È tuttavia nei brani solisti che Izi è libero di perseguire fino in fondo il suo intento, dipingendo potenti affreschi ispirati al nebbioso passato a Cogoleto – con le giornate trascorse al campetto, le notti passate sui tavoli e la graduale consapevolezza della propria diversità – così come al suo turbolento presente, dove a fare da padrone non è affatto il benessere della vetta ma un pressante anelito di fuga. Scappare da sè stessi e da ciò che ci circonda, perchè il Male dentro non può essere in alcun modo esorcizzato dalla mondanità e dal lusso che accompagna la ribalta.
Il Figlio di Zena si muove perciò nella consapevolezza del rischio, conscio del fatto che in un mondo dove “chiunque ha un po’ di ragione subisce oppressione“, voler rivelare la verità agli spettatori può apparire come un gesto arrogante o vano. È risaputo, il pubblico ti detesta quando gli sveli il trucco, e voler condurre le persone oltre il velo di Maya è una scelta che fomenta la paura più che l’ammirazione. Eppure non dev’essere necessariamente così, e Diego intende farsi carico di questa missione salvifica, svestendo i panni del boss per vestire quelli del leader spirituale, del messia.
Se è però vero che nessuno è mai fuggito dalla prigione senza l’aiuto di coloro che l’hanno già fatto (come Izi ricorda citando gli scritti di Gurdjieff nella conclusiva “Zorba“), ecco la chiave di lettura che capovolge il senso dell’intero progetto: la nostra via di fuga è proprio Izi . Non è lui a dover scappare dalla prigione, siamo noi, e Diego è la chiave che può permettercelo, la luce che trascina fuori dalla grotta platonica. L’occhio della copertina non ci da uno sguardo dentro l’autore del disco, ma dentro noi stessi.
Perchè l’uomo è imperfetto, angosciato e perennemente insoddisfatto come Diego, sempre in cerca di una verità che continua a sfuggirli e lo rispedisce periodicamente nel dolore e nello sconforto.
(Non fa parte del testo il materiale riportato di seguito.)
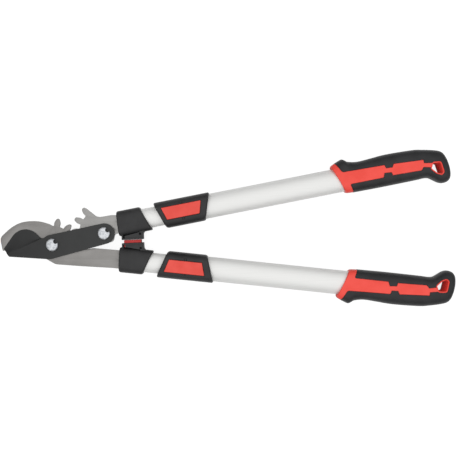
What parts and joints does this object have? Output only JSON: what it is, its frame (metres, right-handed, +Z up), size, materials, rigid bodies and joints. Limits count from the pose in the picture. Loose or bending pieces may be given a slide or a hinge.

Dicono infatti che lo Zen sia nato solo nel giorno in cui il Buddha, dopo anni e anni di meditazione e studio, abbia guardato un fiore e abbia sorriso, comprendendo non ci fosse nulla da capire, ma solo da osservare e sorridere.
Erano tempi remoti e più semplici, tempi in cui la verità insindacabile delle classifiche FIMI non aveva ancora rimpiazzato i lunghi dibattiti dottrinal,i e ad opere come “Aletheia” sarebbe stato garantito il giusto tempo di riflessione e assimilazione.
Non dovrebbe quindi stupire nessuno che al Siddharta del rap italiano sia passata la voglia di ridere e sia rimasta solo un gran voglia di urlare.